私は小学校に上がる前に九九を覚えており、スラスラ言える利発な子供だった。
両親は、ひょっとしたら頭のいい子を産み落としたと疑ったかもしれない。
算数など苦にも思ったことが無かった。
ある日、その思い込みは、いとも簡単に崩壊した。
中学に入り、数学の時間に
X=Yと教師が黒板に書いて斜めの線を一本引っ張った。XはYである。
これは何?XはXで、YはYではないか?
私は、これを受け入れる事が出来なかった。
X=Yを受け入れられなくなると2足す3も受け入れられなくなった。
りんごが2個あります。

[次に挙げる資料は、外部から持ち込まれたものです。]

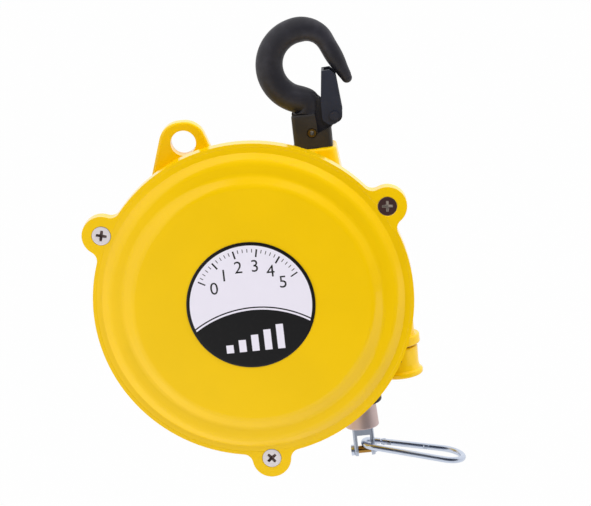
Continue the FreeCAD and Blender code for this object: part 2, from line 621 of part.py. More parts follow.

お兄さんがミカンを3個くれました。
全部で幾つでしょう?そこにあるのは赤いリンゴとミカンの香りがするミカンなのに、それを一緒クタにして5個などと言ってはいけないのではないか?
それから私は馬鹿というものになった。
理解することを拒否して、放物線をながめ、シグマとか無限大のマークをながめながら、数字が少しでもちらつく世界に近寄らぬように生きていこうと思った。
何の不便もなかった。
スーパーでも銀行でも利発なガキの頃に身につけた計算能力で十分なのだ。
メロンが6個あります。弟に3個あげました。いくつになったでしょう???
答えは5個。誰がメロンを3個もあげるもんか~!!
X=Y・・・・冗談じゃない!!私は貴方である・・と言う事は無いのだ。
どこかの土人は数は20個までしかないらしい。
両手両足で指の数しか数えられないらしい。それ以上は沢山と言うらしい。
私も、そんな土人と共に生きていたいと思う。